I was thinking of a full-frame lens for possible future compatability, but I don't have a full-frame camera now so maybe not. My almost everything lens is a 35 2.0 IS which is pretty perfect most of the time on my 70D (and a 100 and 200 prime for sports). For the ultimate landscape lens I was thinking of just keeping that and making it work despite an occasional limitation or maybe complementing it with a Canon 10-22 or 15-85. 
Thanks for any thoughts.


----------



## Sella174 (Jan 31, 2014)

It depends on the type of "landscape" photographs you do. Personally I don't like these ultra-wide lenses that produce heaps of foreground, and prefer a 24mm on an APS-C camera. And, FYI, for many years, like in twenty-plus, I used a 55mm lens on my film camera for landscapes ... which is the same in "equivalence" as your 35mm is on APS-C.


----------



## Michael_pfh (Jan 31, 2014)

the 16-35 does pretty well on crop


----------



## neuroanatomist (Jan 31, 2014)

Sella174 said:


> It depends on the type of "landscape" photographs you do.


+1

Looking over my landscape photos, I find that I use a range from 10mm to ~70mm (APS-C equivalent, since you're asking about crop lenses). However, I have multiple lenses that cover that range; with the 10-22 on APS-C and 16-35 on FF, I'm using the wider end of the range (10-13mm and 16-20mm, respectively) about 80% of the time. As Sella174 points out, 'heaps of foreground' is not usually desirable, rather you need to find something interesting in the foreground as a main subject, letting the ultrawide background help tell the story.



Michael_pfh said:


> the 16-35 does pretty well on crop


But the EF-S 17-55/2.8 does better for half the cost.


----------



## ajfotofilmagem (Jan 31, 2014)

To me, "definitive best" seems too pretentious, it depends on the pixel density of the sensor also. The most correct answer would be "prime lenses of the highest quality." But there is no canon EF-S prime, with the exception of 60mm. Thus, the new Canon 24mm F2.8 IS is great, but not very wide on APS-C. Canon 14mm L is great on full frame, but not so wonderful in APS-C for the price. Samyang 14mm F2.8 is an interesting option if manual focus is no problem. There is also the Samyang 16mm F2, and the new Samyang 10mm F2.8 that I hope will be great.


----------



## aroo (Jan 31, 2014)

Both the 10-22 and 15-85 are quite nice. In your situation, the 15-85 seems like a good choice for the versatile zoom range, and because you're used to IS from your 35. For my landscape purposes, ultrawide usually only comes into play under a tree canopy where stitching just isn't going to work. 15mm is plenty wide most of the time.


----------



## Lichtgestalt (Jan 31, 2014)

is there a definitive best pop singer?

no.... because it depends on what you like and the motive.

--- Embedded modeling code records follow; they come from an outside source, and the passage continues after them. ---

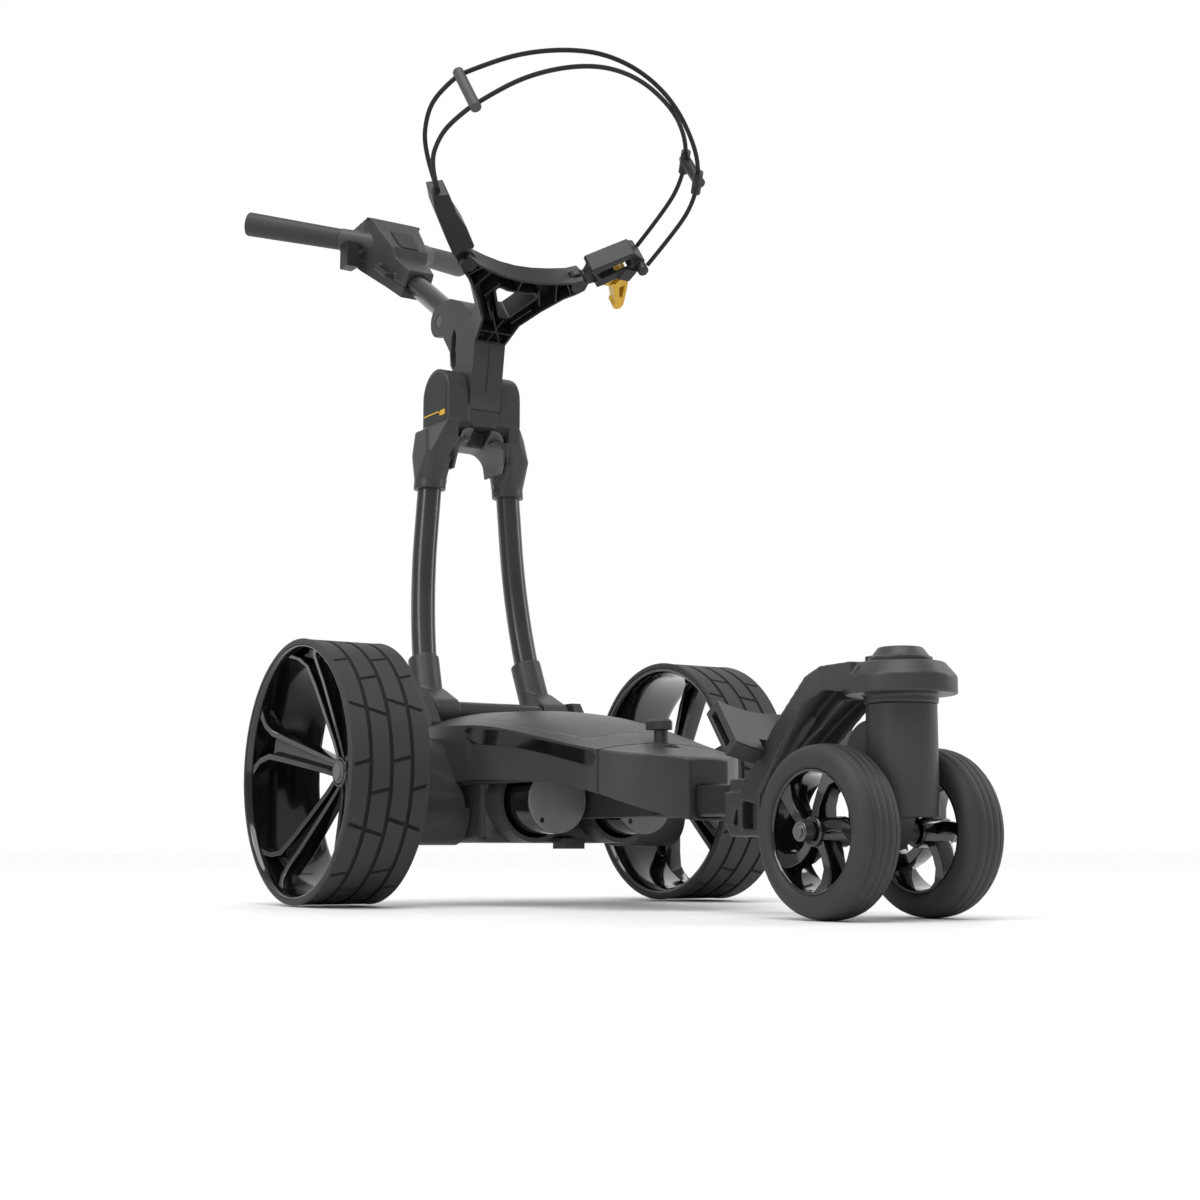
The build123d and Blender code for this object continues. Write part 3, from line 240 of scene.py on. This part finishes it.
def tread_cut(x, angle):
    """How deep the slanted cuts go at a place on the tread, from 0 to 1."""
    rib = sum(x > g for g in GROOVES)
    low = ((0.1985,) + GROOVES)[rib]
    high = (GROOVES + (0.2955,))[rib]
    across = (x - low) / (high - low)
    period = 2 * math.pi / CUTS_ROUND
    pair_shift = 0.03 + (0.034 if rib >= 2 else 0.0)
    long_cut = pair_shift - (rib % 2 + across) * 0.052
    short_cut = pair_shift + across * 0.045 + period * (0.60 if rib % 2 == 0 else 0.38)
    best = 1.0
    for offset in (long_cut, short_cut):
        gap = (angle - offset + period / 2) % period - period / 2
        best = min(best, abs(gap) * 0.150 / GROOVE_HALF)
    return max(0.0, min(1.0, 1.6 - best))


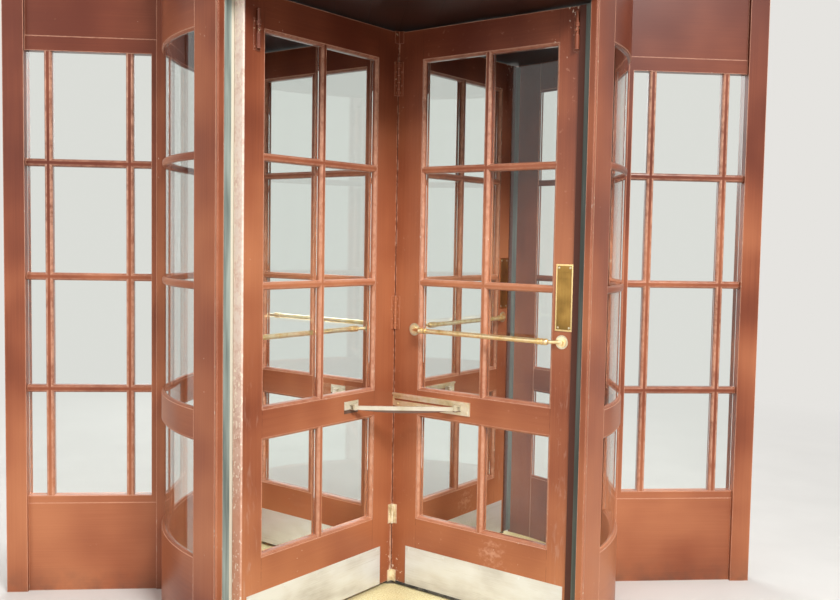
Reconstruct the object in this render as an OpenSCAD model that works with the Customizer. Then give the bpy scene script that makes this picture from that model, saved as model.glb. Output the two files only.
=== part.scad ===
// Four-wing revolving door of painted timber, with curved glazed drum walls and flat glazed side screens.
// Origin on the ground at the turning axis, +Z up, the front mouth towards -Y.

/* [Drum] */
// Radius of the inner face of the drum walls
drum_inner_r = 840; // [760:5:1000]
// Thickness of the curved wall timber
wall_t = 26; // [24:1:45]
// Angle that each curved side wall covers, from post end to post end
wall_arc = 92.5; // [84:0.5:100]
// Width of the post board at each end of a curved wall, measured round the outside
post_w = 127; // [90:1:150]
// Radius of the bead on the outer corner of each post board
bead_r = 4.5; // [3:0.5:7]
// Depth of the post where a side screen meets the drum, measured front to back
jamb_w = 60; // [50:1:90]
// How far that post stands out past the drum wall
jamb_out = 27; // [10:1:60]
// Thickness of the round floor
floor_t = 12; // [8:1:30]
// Clear height from the floor to the soffit
clear_h = 2118; // [2060:1:2300]
// Thickness of the soffit board
soffit_t = 22; // [16:1:40]
// Height of the boarded head between the soffit board and the roof board
head_h = 190; // [120:5:300]
// Thickness of the roof board
roof_t = 18; // [12:1:30]
// How far the roof board stands out past the drum wall
roof_over = 14; // [0:1:40]

/* [Rails] */
// Top of the base panel of the drum and of the bottom rail of a wing, above the floor
base_top = 276; // [200:1:340]
// Underside of the middle rail above the floor
mid_bottom = 674; // [600:1:740]
// Height of the middle rail
mid_h = 94; // [60:1:140]
// Height of the top rail of a wing
top_rail_h = 110; // [80:1:180]
// Width of a glazing bar on its glass side
bar_w = 26; // [22:1:34]

/* [Wings] */
// Turn of the wings at rest, past the diagonal
rest_turn = 2.5; // [0:0.5:4]
// Thickness of a wing
wing_t = 44; // [38:1:50]
// Gap from the nose of a wing to the drum wall
nose_gap = 43; // [38:1:60]
// Width of the stile beside the hub, from the hub to its arris
inner_stile_w = 116; // [90:1:140]
// Width of the outer stile, from its arris to the nose
outer_stile_w = 89; // [75:1:120]
// Gap from the floor to the timber of a wing
wing_gap_bottom = 14; // [12:1:20]
// Gap from the timber of a wing to the soffit
wing_gap_top = 10; // [8:1:20]
// Radius of the moulding along the edges of stiles, rails and bars
mould_r = 9; // [6:1:9]
// Step between the face and the moulding
quirk = 2; // [1:0.5:3]
// Radius of each eased corner of the nose
nose_r = 5; // [3:1:8]
// Thickness of the glass
glass_t = 6; // [4:1:8]

/* [Seals and kickplates] */
// Thickness of the rubber blade
blade_t = 5; // [4:1:8]
// How far the blade's flat base laps over the pushed face, from the nose
blade_lap = 13; // [8:1:20]
// How far that base runs on past the nose
blade_root = 10; // [6:1:14]
// Angle that the blade trails back from its base
blade_rake = 16; // [0:1:25]
// Gap from the blade to the drum wall
blade_clear = 6; // [5:0.5:10]
// How far the bottom sweep hangs below the timber
sweep_drop = 9; // [4:0.5:9]
// Thickness of the bottom sweep
sweep_t = 20; // [8:1:22]
// How far the bottom sweep stands out past the pushed face
sweep_out = 3; // [2:0.5:5]
// Height of a kickplate
kick_h = 147; // [100:1:200]
// Thickness of a kickplate
kick_t = 1.5; // [1:0.5:3]
// Distance from the axis to the inner edge of a kickplate
kick_in = 92; // [80:1:140]
// Distance from a kickplate's outer edge to the nose
kick_out = 25; // [20:1:60]

/* [Push bars and plates] */
// Height of a push bar above the floor
push_z = 997; // [900:1:1100]
// Diameter of a push bar
push_d = 18; // [12:1:25]
// Distance from the wing's face to the middle of a push bar
push_off = 30; // [28:1:60]
// How far each stem rakes along the bar, from its rosette to the end of the bar
stem_rake = 46; // [30:1:60]
// Diameter of a stem
stem_d = 12; // [8:1:14]
// Diameter of the boss that a stem rises from
boss_d = 17; // [16:1:24]
// Diameter of the knuckle and of the collars that hold the bar
collar_d = 23; // [20:1:28]
// Width of each collar
collar_w = 3; // [2:0.5:6]
// Length of the socket, up to the outer side of its last collar
socket_l = 30; // [20:1:50]
// Wall of the socket round the bar
socket_t = 1; // [0.5:0.5:2]
// Diameter of the rosette under each end of a push bar
rosette_d = 47; // [36:1:60]
// Thickness of a rosette
rosette_t = 6; // [4:1:10]
// Distance from the axis to the inner rosette
push_in = 119; // [100:1:130]
// Distance from the outer rosette to the nose
push_end = 51; // [45:1:75]
// Width of a push plate
plate_w = 64; // [40:1:70]
// Height of a push plate
plate_h = 226; // [150:1:300]
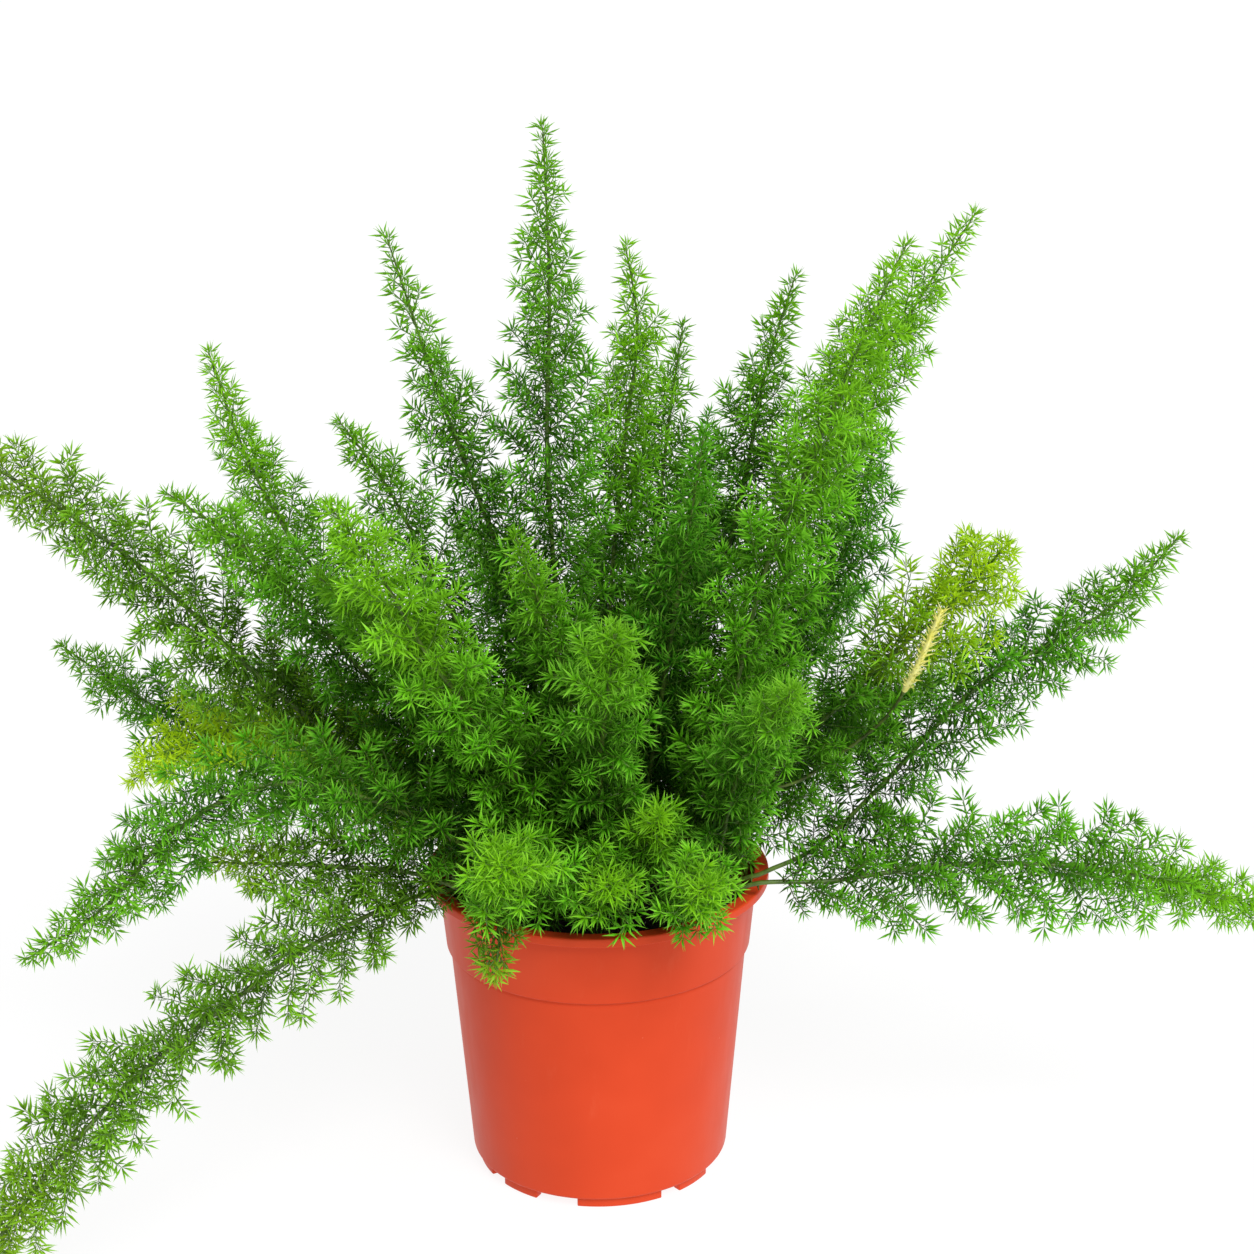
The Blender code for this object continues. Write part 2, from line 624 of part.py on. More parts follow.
def plume_mesh(name, stem, others, reach, bare, taper, scale, draw):
    """Loft a three-sided core that turns as it climbs, then raise its faces to spikes."""
    marks, first_leafy = leafy_marks(stem, bare)
    start = marks[first_leafy]
    end = stem.length
    frames = stem.frames(marks)
    shape = bmesh.new()
    turn = draw.uniform(0, math.tau)
    cap = None
    for index, (mark, frame) in enumerate(zip(marks, frames)):
        if index < 2:
            radius, angle = STEM_RADIUS, turn
        else:
            radius = core_radius(mark, start, end)
            angle = turn + max(0, index - first_leafy) * TURN
        ring = frame @ Matrix.Rotation(angle, 4, "Z") @ Matrix.Scale(radius * scale, 4)
        if cap is None:
            made = bmesh.ops.create_circle(
                shape, cap_ends=True, segments=3, radius=1, matrix=ring,
            )
            cap = made["verts"][0].link_faces[0]
            corners = [made["verts"][i] for i in range(3)]
            continue
        grown = bmesh.ops.extrude_face_region(shape, geom=[cap])["geom"]
        if index > 1 and cap.is_valid:
            bmesh.ops.delete(shape, geom=[cap], context="FACES_ONLY")
        cap = next(item for item in grown if isinstance(item, bmesh.types.BMFace))
        lifted = {}
        for vertex in cap.verts:
            old = min(corners, key=lambda corner: (corner.co - vertex.co).length)
            lifted[corners.index(old)] = vertex
        corners = [lifted[i] for i in range(3)]
        for i, vertex in enumerate(corners):
            spoke = math.tau * i / 3 + math.pi / 2
            vertex.co = ring @ Vector((math.cos(spoke), math.sin(spoke), 0))
    bmesh.ops.recalc_face_normals(shape, faces=shape.faces[:])
    bmesh.ops.triangulate(shape, faces=shape.faces[:], quad_method="SHORT_EDGE")

    own = nearest_finder(stem.points)
    leafy = []
    for face in shape.faces:
        nearest = own.find(face.calc_center_median())[1]
        if stem.gone[nearest] > start and face is not cap:
            leafy.append(face)
    raised = bmesh.ops.poke(shape, faces=leafy, offset=0, center_mode="MEAN")["verts"]
    spikes = []
    for vertex in raised:
        root = vertex.co.copy()
        corners = [edge.other_vert(vertex).co.copy() for edge in vertex.link_edges]
        mark = stem.gone[own.find(root)[1]]
        way = stem.way(mark)
        offset = root - stem.at(mark)
        out = (offset - way * offset.dot(way)).normalized()
        share = (mark - start) / (end - start)
        stand = reach_at(mark, start, end, reach, taper) * draw.uniform(LEAST_REACH, 1)
        lean = LEAN_AT_FOOT + (LEAN_AT_TIP - LEAN_AT_FOOT) * share
        spikes.append((vertex, root, corners, stem.beside(mark + stand * lean, out, stand)))
    for vertex, root, corners, tip in spikes:
        vertex.co = root.lerp(tip, free_length(root, corners, tip, own, others))
    uncross(shape, {vertex: root for vertex, root, *_ in spikes})

    # The last ring closes in a point, the needle at the plume's very tip.
    last = bmesh.ops.poke(shape, faces=[cap], offset=0, center_mode="MEAN")["verts"][0]
    last.co = stem.at(end)
    mesh = bpy.data.meshes.new(name)
    shape.to_mesh(mesh)
    shape.free()
    return mesh


def make_plumes(group):
    """Every plume and the dried shoot, each from its own bent route."""
    routes = bend_clear(first_routes())
    stems = [Stem(route) for route in routes]
    draw = random.Random(17)
    for index, stem in enumerate(stems):
        others = nearest_finder(
            np.vstack([other.points for other in stems if other is not stem])
        )
        if index < len(PLUMES):
            name = list(PLUMES)[index]
            _, _, reach, bare, taper, tone = PLUMES[name]
            mesh = plume_mesh(
                name, stem, others, reach * MM, bare * MM, taper * MM, 1.0, draw,
            )
        else:
            name, tone = "dried_shoot", "cream"
            bare = SHOOT_BARE * (stem.length - STEM_DEPTH)
            mesh = plume_mesh(
                name, stem, others, SHOOT_REACH * MM, bare, SHOOT_TAPER * MM,
                SHOOT_SCALE, draw,
            )
        place(name, mesh, group, tone)


def make_fern():
    clear_scene()
    group = new_collection("foxtail_fern")
    cutters = new_collection("cutters")
    make_pot(group, cutters)
    make_soil(group, cutters)
    make_plumes(group)


make_fern()
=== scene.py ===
"""Looks of the foxtail fern in its nursery pot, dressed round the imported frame.

Metres, +Z up, the plant's front faces -Y, in the same frame as the solids. The file follows
the plant as it is potted: the pot, its peat, the bare stems, the branchlets with their
needles, the plumes, the dried shoot, and then the studio.
"""

import json
import math
import random

import bmesh
import bpy
import numpy as np
from mathutils import Matrix, Vector, noise

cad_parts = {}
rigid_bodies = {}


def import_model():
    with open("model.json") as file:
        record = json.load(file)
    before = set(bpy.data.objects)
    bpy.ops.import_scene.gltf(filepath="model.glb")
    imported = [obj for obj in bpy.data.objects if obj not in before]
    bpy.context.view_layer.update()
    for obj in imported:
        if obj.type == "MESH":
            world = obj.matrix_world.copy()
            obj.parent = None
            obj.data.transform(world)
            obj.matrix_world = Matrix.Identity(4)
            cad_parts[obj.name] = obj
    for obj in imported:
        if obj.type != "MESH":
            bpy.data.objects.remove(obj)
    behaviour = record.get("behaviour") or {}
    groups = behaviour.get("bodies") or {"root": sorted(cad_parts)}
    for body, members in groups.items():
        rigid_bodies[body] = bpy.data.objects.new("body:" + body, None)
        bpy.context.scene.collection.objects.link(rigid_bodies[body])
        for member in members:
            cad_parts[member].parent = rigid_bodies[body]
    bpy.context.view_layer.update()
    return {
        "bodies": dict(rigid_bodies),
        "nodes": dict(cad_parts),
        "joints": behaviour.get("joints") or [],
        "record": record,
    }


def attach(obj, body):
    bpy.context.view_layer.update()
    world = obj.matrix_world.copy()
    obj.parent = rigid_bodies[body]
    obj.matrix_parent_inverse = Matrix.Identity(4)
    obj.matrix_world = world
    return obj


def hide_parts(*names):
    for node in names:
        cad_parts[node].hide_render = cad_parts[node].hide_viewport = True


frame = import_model()

# The pot is one injection moulding in terracotta-coloured polypropylene. A lip with a short
# skirt runs round the mouth, a collar band steps in to the tapering body, and feet stand
# round the base. It is turned here from its half section, with each corner rounded.
MM = 0.001
POT_STEPS = 216
POT_HEIGHT = 156 * MM
LIP_RADIUS = 85 * MM
LIP_SKIRT = 4.4 * MM
BAND_TOP_RADIUS = 79.3 * MM
BAND_FOOT_RADIUS = 75.9 * MM
BAND_DEPTH = 37.9 * MM
BAND_STEP = 2.4 * MM
BODY_TOP_RADIUS = 73.9 * MM
BODY_FOOT_RADIUS = 64.8 * MM
WALL = 1.5 * MM
POT_FLOOR = 1.8 * MM
FOOT_HEIGHT = 5.2 * MM
FOOT_OUTER_RADIUS = 62.2 * MM
FOOT_INNER_RADIUS = 57.4 * MM
# The round base is cut in FOOT_CUTS steps, and of each FOOT_RUN of them these carry a foot
FOOT_CUTS = 36
FOOT_RUN = 9
FOOT_SIDES = (0, 1, 2, 3, 5, 6)
FOOT_START = math.radians(-100)
DRAIN_RADIUS = 4.5 * MM
DRAIN_CIRCLE = 45 * MM
DRAIN_ANGLE = math.radians(-55)
CORNER_STEPS = 4
MERGE_WITHIN = 0.01 * MM
# The plastic's reds, from its darker to its paler patches, then dust, then a worn nick
POT_REDS = ((0.640, 0.054, 0.012), (0.690, 0.060, 0.014), (0.720, 0.070, 0.019))
DUSTY_RED = (0.74, 0.15, 0.07, 1)
WORN_RED = (0.80, 0.34, 0.22, 1)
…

i don´t want to shoot all landscapes with a 14mm.. because many motives scream for a 200mm.

so such questions are pretty much worthless.


----------



## Cory (Jan 31, 2014)

But you just expertly answered my question with a 15-85. My gratitude.

:'( :-*  8) ;D


----------



## Bruce Photography (Jan 31, 2014)

I am really liking the Sigma 18-35mm 1.8 lens. It is heavy but combined with the Sigma Lens Dock it can be fine turned so that you have good AF at each of the mm settings. Very good reviews, finely crafted, and less than $1000.


----------



## BL (Jan 31, 2014)

Canon EFM 11-22mm IS

handsdown the best ultrawide zoom for canon i've used, and the only one offered with IS. 1/3 the weight and bulk of the 16-35 II or EFS 10-22mm, diminutive in size, a very capable IS when tripod is not an option, inexpensive (had to purchase from Canada $399), and performs surprisingly well in regards to IQ for a zoom lens priced in the entry level price range.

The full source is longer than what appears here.